Concert for the Comet Kohoutek a été enregistré au Town Hall de New York City le 22 décembre 1973 pour célébrer le passage de la comète. A noter que, une semaine plus tard, Gong organisa une 'Kouhoutek Comet Party" au Lyceum de Londres, tandis les "Kometenmelodie" de Kraftwerk, sur Autobahn (1974) sont dédiées à ce même événement céleste. Concert for the Comet Kohoutek de Sun Ra débute par un discours fumeux d'un "présentateur" qui se fait copieusement insulter par un public excédé. Le show afro-futuriste peut enfin démarrer et va voir se succéder et interférer des passages "soul jazz", "free" et africanisants. De très bons moments bien groovy sont portés par une chanteuse dont la voix évoque celle d'Abbey Lincoln, notamment sur les versions de "Enlightenment" et du fameux "Space is The Place", immanquable dans ce contexte. Le concert est émaillé de déchaînements électro, au cours desquels Sun Ra, à l'aide de son mini-moog, entre en communication avec les aliens dans un langage crypté. Environ 6 minutes après le début de "Discipline 27", les musiciens semblent même contraints d'arrêter de jouer, Sun Ra démarrant sans crier gare une improvisation cybernétique infernale. Il sera finalement acosté par des sax hurleurs. Le titre "Kohoutek" est un quasi-solo de Sun Ra qui aura peut-être endommagé quelques oreilles humaines mais aura certainement ravis les extra-terrestres de passage. La fusion de tous ces éléments est diabolique sur le soul-électro-free "Love In Outer Space". Parfois cacophonique, Concert for the Comet Kohoutek est en tout cas incandescent. Un must dans la discographie pléthorique du maître des étoiles.

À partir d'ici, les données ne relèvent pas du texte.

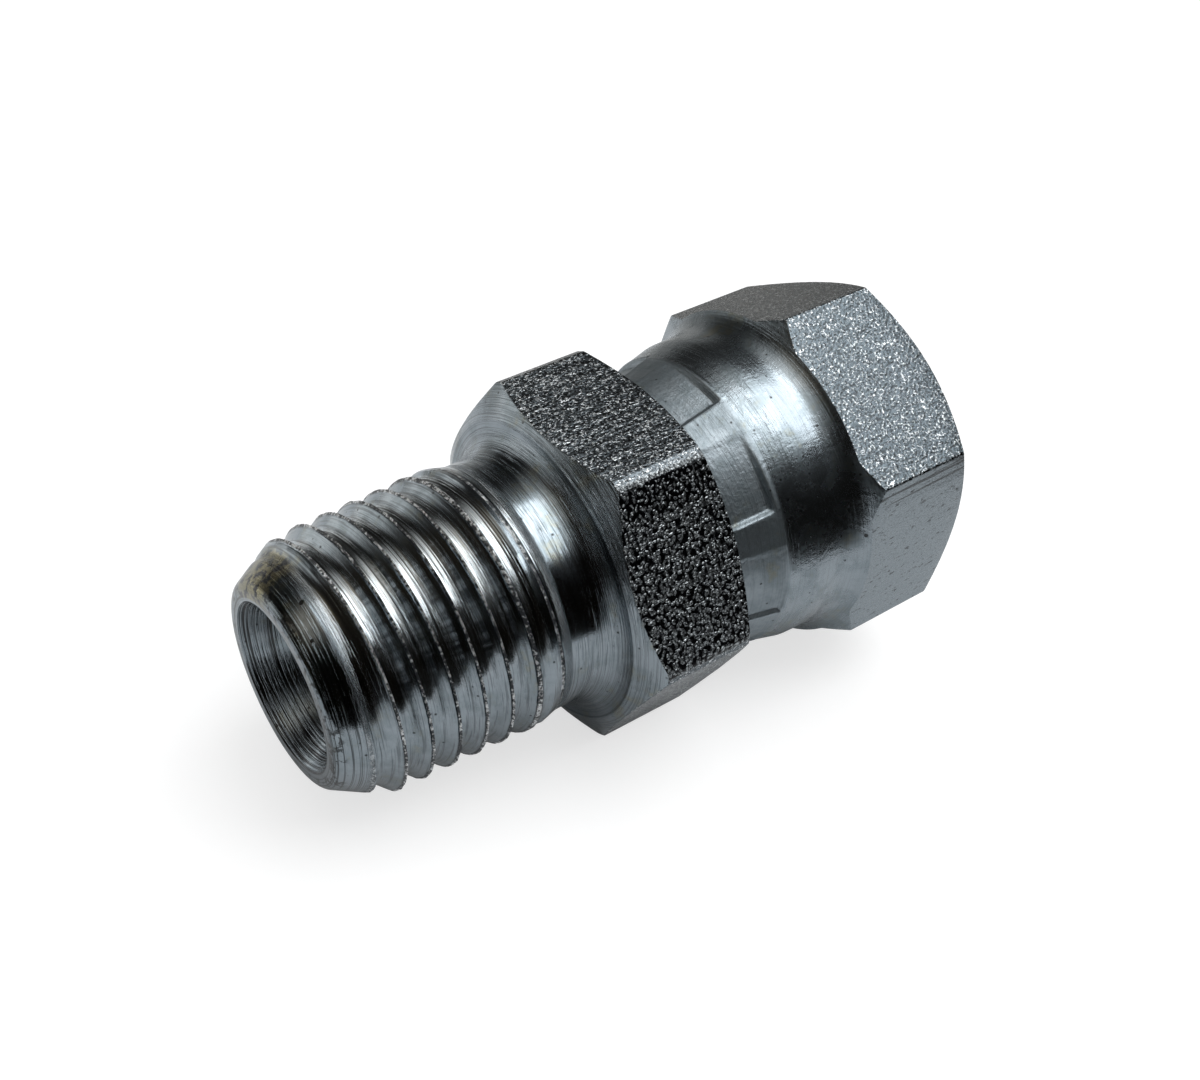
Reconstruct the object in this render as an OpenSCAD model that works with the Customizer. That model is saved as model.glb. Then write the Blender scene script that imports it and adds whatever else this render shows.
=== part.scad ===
// Swivel pipe fitting for hydraulic lines. A turned body with a male taper thread carries a nut with a female thread.
// The nut's collar is crimped over a flange on the body, so that the nut turns freely but can't come off.
// The axis of the fitting is X. The origin is on the axis in the plane of the nose face, and +Z is up.

/* [Flow passage and seats] */
// Radius of the straight flow passage
passage_radius = 3.2; // [2.8:0.05:3.6]
// Radius of the conical seat at the mouth of the nose
seat_mouth_radius = 4.35; // [4.1:0.05:4.6]
// Angle of the seats to the axis
seat_angle = 30; // [27:1:33]

/* [Nose] */
// Outer radius of the nose face, before its corner is rounded
nose_radius = 5.15; // [4.9:0.05:5.4]
// Angle of the nose chamfer to the axis
nose_chamfer_angle = 30; // [26:1:36]
// Radius of the rounded corner between nose face and chamfer
nose_round = 0.6; // [0.2:0.05:0.8]

/* [Male taper thread] */
// Threads in one inch of length
threads_per_inch = 18; // [16:1:20]
// Crest radius, carried forward to the nose face
crest_radius = 6.6; // [6.4:0.05:6.8]
// Depth from crest to root
thread_depth = 1.0; // [0.6:0.05:1.1]
// Width of the flat on each crest
crest_flat = 0.12; // [0.06:0.02:0.2]
// Width of the flat in each root
root_flat = 0.1; // [0.06:0.02:0.2]
// Length along which the diameter grows by one
taper_ratio = 16; // [12:1:24]
// Distance from the nose face to the last ridge
thread_length = 11.2; // [8.5:0.1:11.8]

/* [Neck and shoulder] */
// Radius of the plain neck behind the thread
neck_radius = 6.62; // [6.3:0.02:6.8]
// Distance from the nose face to the shoulder
shoulder_x = 14.3; // [13.8:0.1:14.6]
// Radius of the fillet between neck and shoulder
neck_fillet = 1.4; // [0.8:0.05:1.45]
// Radius of the rounded edge of the shoulder
shoulder_round = 0.22; // [0.1:0.02:0.3]

/* [Wrench hexagons] */
// Width across the flats of the body
body_across_flats = 17.15; // [17.05:0.05:18.05]
// Width across the flats of the nut
nut_across_flats = 17.45; // [17.35:0.05:18.45]
// Width of the bevel along each corner of the body
body_corner_bevel = 0.5; // [0.1:0.05:0.7]
// Width of the bevel along each corner of the nut
nut_corner_bevel = 0.2; // [0.1:0.05:0.5]
// Length of the body hexagon, from the shoulder to its back face
body_hex_length = 6.55; // [6:0.05:8]
// Angle of the front chamfer of the body hexagon to the axis
body_front_angle = 60; // [50:1:65]
// Angle of the back chamfer of the body hexagon to the axis
body_back_angle = 65; // [50:1:70]
// Radius of the back face of the body hexagon
back_face_radius = 8.3; // [8:0.05:8.45]

/* [Spud inside the nut] */
// Radius of the spud's neck
spud_neck_radius = 5.9; // [5.7:0.05:6.1]
// Length of the spud's neck
spud_neck_length = 2.75; // [2.5:0.05:3.5]
// Radius of the flange that holds the nut
flange_radius = 6.95; // [6.8:0.05:7]
// Length of the straight rim of that flange
flange_rim = 1.95; // [1.5:0.05:2.2]
// Radius of the cone nose where it leaves the flange
cone_base_radius = 5.5; // [5.3:0.05:5.7]
// Radius of the tip of the cone nose
cone_tip_radius = 4.3; // [4.15:0.05:4.6]

/* [Swivel nut] */
// Gap between the body hexagon and the collar
collar_gap = 0.45; // [0.3:0.05:0.6]
// Radius of the collar at its free edge
collar_edge_radius = 7.4; // [7.3:0.05:7.5]
// Radius of the collar where it is fullest
collar_radius = 8.5; // [8.4:0.05:8.6]
// Length of the cone that the crimp gives the collar
collar_cone = 4.5; // [4:0.1:4.8]
// Distance from the free edge to the hexagon's front corners
collar_length = 7.85; // [7.7:0.05:8.6]
// Radius of the blend between collar and hexagon
collar_blend = 1.9; // [0.8:0.1:2]
// Length of the hexagon along its corners
nut_hex_length = 5.5; // [5.1:0.1:7]
// Angle of both chamfers of the nut to the axis
nut_chamfer_angle = 54; // [50:1:60]
// Radius of the nut's end face
nut_face_radius = 8.3; // [8:0.05:8.5]
// Radius of the female thread over its crests
female_crest_radius = 5.98; // [5.9:0.02:6.1]
// Radius of the countersink at the mouth of the female thread
mouth_radius = 6.95; // [6.75:0.05:7.15]
// Step from the flange's chamber down to the relief behind the thread
relief_step = 0.3; // [0.2:0.05:0.4]
// Distance from the tip of the cone nose to the start of the thread
relief_gap = 0.3; // [0.2:0.05:0.6]

/* [Crimp] */
// Number of crimping jaws
jaw_count = 8; // [6:1:10]
// Angle that each jaw mark covers
jaw_mark_angle = 31; // [20:1:33]
// Depth of each jaw mark
jaw_mark_depth = 0.22; // [0.1:0.02:0.3]
// Length of each jaw mark from the free edge
jaw_mark_length = 2.75; // [1.5:0.05:3.2]
// Angle from a corner of the nut to the middle of a jaw mark
jaw_mark_turn = 10; // [0:1:45]

/* [Fit] */
// Radial clearance between flange and nut
radial_clearance = 0.08; // [0.04:0.01:0.1]
// Clearance on each side of the flange, along the axis
end_clearance = 0.1; // [0.05:0.01:0.15]
// Radial clearance between the crimped lip and the spud's neck
lip_clearance = 0.2; // [0.1:0.02:0.3]

/* [Pose] */
// Angle that the nut is turned to about the axis
nut_turn = 32.1; // [0:0.1:60]

/* [Hidden] */
$fn = 96;

zinc_plate = [0.55, 0.59, 0.63];

// Thread: every ridge is a ring, with the pitch, flanks and taper of the thread
pitch = 25.4 / threads_per_inch;
taper = 0.5 / taper_ratio;
flank = (pitch - crest_flat - root_flat) / 2;
first_crest = (crest_radius - nose_radius) / (tan(nose_chamfer_angle) - taper);
ridges = floor((thread_length - first_crest) / pitch + 0.01);
run_out = 0.55;
thread_end = first_crest + ridges * pitch;

// Hexagons
body_corner = body_across_flats / sqrt(3);
nut_corner = nut_across_flats / sqrt(3);

// Body, along the axis
body_back_x = shoulder_x + body_hex_length;
front_cone_x = shoulder_x + shoulder_round * (1 - cos(90 - body_front_angle));
front_cone_radius = neck_radius + neck_fillet + 0.02 + shoulder_round * sin(90 - body_front_angle);
hex_top = body_corner + 0.5;
flange_cone_x = body_back_x + spud_neck_length;
flange_x = flange_cone_x + flange_radius - spud_neck_radius;
flange_end = flange_x + flange_rim;
cone_tip_x = flange_end + (cone_base_radius - cone_tip_radius) / tan(seat_angle);

// Nut, along the axis
collar_x = body_back_x + collar_gap;
nut_front_x = collar_x + collar_length;
nut_back_x = nut_front_x + nut_hex_length;
nut_end_x = nut_back_x + (nut_corner - nut_face_radius) / tan(nut_chamfer_angle);
nut_top = nut_corner + 0.5;
chamber_radius = flange_radius + radial_clearance;
chamber_end = flange_end + end_clearance;
lip_radius = spud_neck_radius + lip_clearance;
// The relief lets a tap run out short of the cone nose, and its step still holds the flange
relief_radius = chamber_radius - relief_step;
thread_start_x = cone_tip_x + relief_gap;
relief_end = thread_start_x - (relief_radius - female_crest_radius);
// The lip's inner cone lies parallel to the flange's cone, moved back by the clearance along the axis
lip_cone_x = flange_cone_x - end_clearance + lip_clearance;
chamber_x = lip_cone_x + chamber_radius - lip_radius;
// The blend touches the collar and the front chamfer
blend_turn = nut_chamfer_angle;
blend_corner_x = nut_front_x - (nut_corner - collar_radius) / tan(nut_chamfer_angle);
blend_x = blend_corner_x - collar_blend * tan(blend_turn / 2);

// Radius over the crests at a distance x from the nose face
function crest_at(x) = crest_radius + taper * x;

// Depth of the groove behind ridge i, which runs out towards the neck
function groove(i) = thread_depth * min(1, (ridges - i) * run_out);

// Points of an arc about (cx, cy) from angle a0 to a1
function arc(cx, cy, r, a0, a1, n) =
    [for (i = [0:n]) let (a = a0 + (a1 - a0) * i / n) [cx + r * cos(a), cy + r * sin(a)]];

// A profile of [distance along the axis, radius] points, turned about the X axis
module turned(points) {
    rotate([90, 0, 90]) rotate_extrude() polygon([for (p = points) [p[1], p[0]]]);
}

// A bar along X with a hexagon section whose corners are bevelled; one corner points along +Y
module hexagon_bar(x0, x1, across, bevel) {
    corner = across / sqrt(3);
    cut = bevel / 2 * tan(30);
    reach = corner - cut;
    translate([x0, 0, 0]) rotate([90, 0, 90]) linear_extrude(height = x1 - x0)
        polygon([for (i = [0:5]) for (s = [-1, 1])
            let (a = 60 * i) [reach * cos(a) - s * bevel / 2 * sin(a), reach * sin(a) + s * bevel / 2 * cos(a)]]);
}

// Ridges of the thread; the last one is lower and stands on the neck
function thread_profile() = [
    for (i = [0:ridges])
        let (x = first_crest + i * pitch,
             r = i < ridges ? crest_at(x) : min(crest_at(x), neck_radius + 0.12),
             d = i < ridges ? groove(i) : 0)
        for (p = i < ridges
                ? [[x, r], [x + crest_flat, r], [x + crest_flat + flank, r - d],
                   [x + crest_flat + flank + root_flat, r - d]]
                : [[x, r], [x + crest_flat, r]]) p
];

// Body: nose, thread, neck, fillet, shoulder and chamfered hexagon, with the spud for the nut behind them
module body() {
    color(zinc_plate) difference() {
        intersection() {
            turned(concat(
                [[0, 0]],
                arc(nose_round, nose_radius - nose_round * tan((90 - nose_chamfer_angle) / 2), nose_round,
                    180, 90 + nose_chamfer_angle, 4),
                thread_profile(),
                [[thread_end + crest_flat + 0.15, neck_radius]],
                arc(shoulder_x - neck_fillet, neck_radius + neck_fillet, neck_fillet, -90, 0, 8),
                arc(shoulder_x + shoulder_round, neck_radius + neck_fillet + 0.02, shoulder_round,
                    180, 90 + body_front_angle, 3),
                [[front_cone_x + (hex_top - front_cone_radius) / tan(body_front_angle), hex_top],
                 [body_back_x - (hex_top - back_face_radius) / tan(body_back_angle), hex_top],
                 [body_back_x, back_face_radius],
                 [body_back_x, spud_neck_radius],
                 [flange_cone_x, spud_neck_radius],
                 [flange_x, flange_radius],
                 [flange_end, flange_radius],
                 [flange_end, cone_base_radius],
                 [cone_tip_x, cone_tip_radius],
                 [cone_tip_x, 0]]));
            hexagon_bar(-1, cone_tip_x + 1, body_across_flats, body_corner_bevel);
        }
        flow_passage();
    }
}

// The straight passage with the conical seat in the nose and a small chamfer at the tip of the spud
module flow_passage() {
    tip_chamfer = 0.25;
    turned([
        [-1, 0],
        [-1, seat_mouth_radius + tan(seat_angle)],
        [(seat_mouth_radius - passage_radius) / tan(seat_angle), passage_radius],
        [cone_tip_x - tip_chamfer, passage_radius],
        [cone_tip_x + 1, passage_radius + tip_chamfer + 1],
        [cone_tip_x + 1, 0]]);
}

// Cone that the crimp leaves on the collar: its radius at a distance from the free edge
function collar_cone_at(x) =
    collar_edge_radius + (collar_radius - collar_edge_radius) * x / collar_cone;

// One ring under the skin of the collar, cut into sectors: the marks of the crimping jaws
module jaw_marks() {
    intersection() {
        turned([
            [collar_x - 1, collar_cone_at(-1) - jaw_mark_depth],
            [collar_x - 1, nut_top],
            [collar_x + jaw_mark_length, nut_top],
            [collar_x + jaw_mark_length, collar_cone_at(jaw_mark_length) - jaw_mark_depth]]);
        for (i = [0:jaw_count - 1])
            rotate([i * 360 / jaw_count, 0, 0]) translate([collar_x - 2, 0, 0])
                rotate([90, 0, 90]) linear_extrude(height = jaw_mark_length + 4)
                    polygon([[0, 0], for (s = [-1, 1])
                        [12, s * 12 * tan(jaw_mark_angle / 2)]]);
    }
}

// Outside and inside of the nut, with the collar already crimped over the flange
module swivel_nut() {
    edge = 0.2;
    color(zinc_plate) rotate([nut_turn, 0, 0]) difference() {
        intersection() {
            turned(concat(
                [[collar_x, lip_radius],
                 [collar_x, collar_edge_radius - edge],
                 [collar_x + edge, collar_cone_at(edge)],
                 [collar_x + collar_cone, collar_radius]],
                arc(blend_x, collar_radius + collar_blend, collar_blend, -90, -90 + blend_turn, 6),
                [[nut_front_x + (nut_top - nut_corner) / tan(nut_chamfer_angle), nut_top],
                 [nut_back_x - (nut_top - nut_corner) / tan(nut_chamfer_angle), nut_top],
                 [nut_end_x, nut_face_radius],
                 [nut_end_x, mouth_radius],
                 [nut_end_x - mouth_radius + female_crest_radius, female_crest_radius],
                 [thread_start_x, female_crest_radius],
                 [relief_end, relief_radius],
                 [chamber_end, relief_radius],
                 [chamber_end, chamber_radius],
                 [chamber_x, chamber_radius],
                 [lip_cone_x, lip_radius]]));
            hexagon_bar(collar_x - 1, nut_end_x + 1, nut_across_flats, nut_corner_bevel);
        }
        rotate([jaw_mark_turn, 0, 0]) jaw_marks();
    }
}

body();
swivel_nut();
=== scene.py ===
import math

import bpy
import numpy as np
from mathutils import Matrix, Vector


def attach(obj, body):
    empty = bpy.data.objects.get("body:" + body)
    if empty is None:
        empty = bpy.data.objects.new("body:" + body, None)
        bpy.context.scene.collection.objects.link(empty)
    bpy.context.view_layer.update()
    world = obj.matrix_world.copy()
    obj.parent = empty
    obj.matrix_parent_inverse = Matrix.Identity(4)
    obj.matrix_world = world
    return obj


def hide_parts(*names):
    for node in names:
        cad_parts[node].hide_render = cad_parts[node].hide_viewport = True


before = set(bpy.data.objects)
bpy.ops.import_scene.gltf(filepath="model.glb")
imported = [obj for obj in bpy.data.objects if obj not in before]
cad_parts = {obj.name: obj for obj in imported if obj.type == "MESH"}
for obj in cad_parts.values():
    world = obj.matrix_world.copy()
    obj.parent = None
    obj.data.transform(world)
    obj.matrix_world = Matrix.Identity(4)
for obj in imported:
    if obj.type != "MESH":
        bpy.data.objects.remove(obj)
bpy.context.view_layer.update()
scene = bpy.context.scene

MM = 0.001


def tan(angle):
    """Tangent of an angle in degrees."""
    return math.tan(math.radians(angle))


def cos_sin(angle):
    """Cosine and sine of an angle in degrees."""
    a = math.radians(angle)
    return math.cos(a), math.sin(a)


def add_object(name, data):
    o = bpy.data.objects.new(name, data)
    scene.collection.objects.link(o)
    return o


# Lengths in mm, radii from the axis, angles in degrees. X is the distance from the nose face along the axis.
# Sizes that the CAD source has too are the same there, apart from the male groove and the two corner bevels.
BORE_R = 3.2
SEAT_R = 4.35
SEAT_ANGLE = 30
NOSE_R = 5.15
NOSE_ANGLE = 30
NOSE_ROUND = 0.6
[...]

L'Union Astronomique Internationale ignore honteusement le cas Sun Ra. La prochaine parution d'un autre Sun Ra, Proclamation - Poetry and performance from 1972 at Slugs, sur ESP-Disk, la réveillera peut-être. Que ces prétendus scientifiques se méfient. Un jour Sun Ra, reparti dans le cosmos du côté de Saturne le 3 mai 1993, reviendra, peut-être sous la forme d'un trou noir. Là, il sera trop tard pour les votes à main levée. Il avalera le système solaire et en une nano-seconde et ce sera le grand BLACK-OUT.